4. As instituições financeiras vêm tentando pagar suas dívidas por meio da venda de ativos, incluindo aqueles títulos lastreados por hipotecas, mas isso vem forçando uma queda nos preços dos ativos e agrava ainda mais sua posição financeira. O círculo vicioso que temos é conhecido como “paradoxo da desalavancagem”. O plano de Paulson dispõe que o governo adquira até US$ 700 bilhões em ativos problemáticos, principalmente títulos lastreados por hipotecas.
Como isso resolveria a crise? Bem, a medida poderia, vejam bem, poderia deter o círculo vicioso da desalavancagem, o passo quatro de minha descrição sumária. Mas nem isso fica claro: os preços de muitos ativos, não só aqueles que o Tesouro propõe adquirir, estão sob pressão. E mesmo que o círculo vicioso seja limitado, o sistema financeiro ainda continuará paralisado por capital insuficiente. Ou melhor, ficará paralisado por capitalização insuficiente a não ser que o governo federal pague um ágio absurdo pelos ativos que adquirir, o que daria às companhias financeiras, seus acionistas e dirigentes um imenso lucro extraordinário à custa do contribuinte.

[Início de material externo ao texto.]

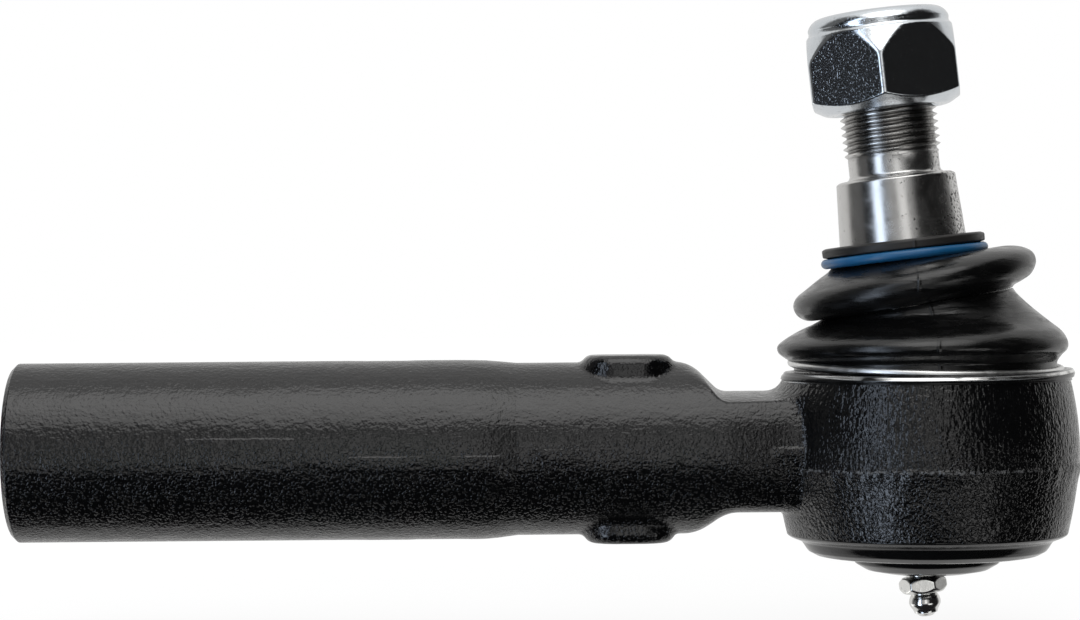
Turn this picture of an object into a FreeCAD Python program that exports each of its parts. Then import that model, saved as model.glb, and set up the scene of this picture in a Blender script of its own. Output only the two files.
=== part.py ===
import FreeCAD, Part
import math
import os
from FreeCAD import Vector

# Tie rod end: a forged housing with a threaded shank, and a tapered ball stud that swings in it.
# Millimetres. The origin is the ball's centre, +Z is the housing's axis towards the stud, and the
# shank runs along -X. The stud leans towards the shank, as it is stored.
# Outlines are lists of (radius, height) about an axis, and go round the section once.

# Ball stud. Heights are distances from the ball's centre along the stud's own axis.
stud_lean = 6.0
ball_radius = 17.0
ball_flat_height = -15.5
neck_radius = 9.5
neck_top = 30.0
taper_start = 39.5
taper_top = 55.4
taper_big_radius = 13.15
taper_slope = 1 / 16
taper_edge = 0.8
relief_radius = 9.3
relief_top = 59.6
thread_radius = 10.0
thread_pitch = 1.5
stud_tip = 87.0
tip_chamfer = 1.4

# Lock nut on the stud: hexagon below, round collar with the nylon ring above.
nut_bottom = 69.3
nut_height = 20.2
nut_flats = 30.0
nut_turned = -2.5
nut_hex_height = 14.6
nut_bore_radius = 10.05
nut_bottom_chamfer = 1.6
nut_top_cone_height = 7.0
collar_radius = 14.2
collar_edge = 2.4
collar_mouth_radius = 10.6
nylon_radius = 12.4
nylon_height = 3.2
nylon_top_gap = 1.6

# Housing: a turned and forged cup about Z.
lip_radius = 29.6
lip_top = 15.2
lip_thickness = 1.0
belly_radius = 31.2
parting_height = -1.5
foot_radius = 28.7
foot_height = -18.2
rolled_edge_bottom = -23.2
rolled_edge_inner_radius = 19.5
spigot_radius = 24.5
spigot_top = 17.8
opening_radius = 16.6
opening_height = 11.5
opening_slope = 0.488
socket_radius = 20.5
cover_seat_height = -18.6
cover_seat_radius = 23.0
seal_groove = (20.9, 22.5, 1.2)

# Shank along -X, with a female thread from its open end.
shank_end = -187.3
shank_turned_radius = 18.4
shank_turned_to = -89.7
shank_forged_from = -85.6
shank_forged_radius = 17.68
shank_chamfer = 1.0
bore_radius = 11.19
bore_depth = 100.0
bore_chamfer = 1.2
drill_point = 6.5
pad_centre = -60.8
pad_length = 20.0
pad_width = 20.6
pad_half_height = 19.25
pad_corner = 6.0
pad_edge = 1.0
shank_root = -20.0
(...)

Eu cheguei a dizer que o plano não me satisfaz? A lógica da crise parece requerer intervenção não no passo 4, mas no passo 2: o sistema financeiro necessita de mais capital. E, se o governo vai fornecer capital a companhias financeiras, deveria receber aquilo a que as pessoas que fornecem capital têm direito: uma participação acionária, de modo que todos os ganhos, caso o plano de resgate funcione, não beneficiem aqueles que causaram a confusão, para começar. Foi isso que aconteceu na crise das instituições de poupança e empréstimo, no final dos anos 1990: as autoridades federais tomaram o controle dos bancos problemáticos, não apenas de seus ativos. Também foi isso o que aconteceu com a Fannie Mae e a Freddie Mac. (E, aliás, aquele resgate cumpriu a missão pretendida.
As taxas de juros hipotecários caíram acentuadamente desde que o governo federal tomou o controle das instituições.) Mas Paulson insiste em que deseja um plano “limpo”. “Limpo”, no contexto, quer dizer um resgate financiado pelo contribuinte, mas sem precondições -os resgatados não precisarão retribuir. Por que isso seria vantagem? Acrescentemos a isso que Paulson também exige autoridade ditatorial e imunidade contra revisões “por qualquer tribunal judicial ou agência administrativa”, e eis uma proposta inaceitável.
Estou ciente de que o Congresso está sob imensa pressão para aprovar o plano de Paulson nos próximos dias, com no máximo algumas poucas modificações que o tornem menos ruim. Basicamente, depois de passar um ano e meio dizendo a todo mundo que as coisas estavam sob controle, o governo Bush agora afirma que o céu está caindo e que, para salvar o mundo, temos de fazer exatamente o que eles estão dizendo, e já! Mas eu aconselharia o Congresso a parar um minuto, respirar fundo e tentar redefinir seriamente a estrutura do plano, para que ele trate dos problemas reais. O Legislativo não deveria se curvar à pressão, caso o plano seja aprovado em forma semelhante à atual, teremos todos muito a lamentar, em um futuro não muito distante.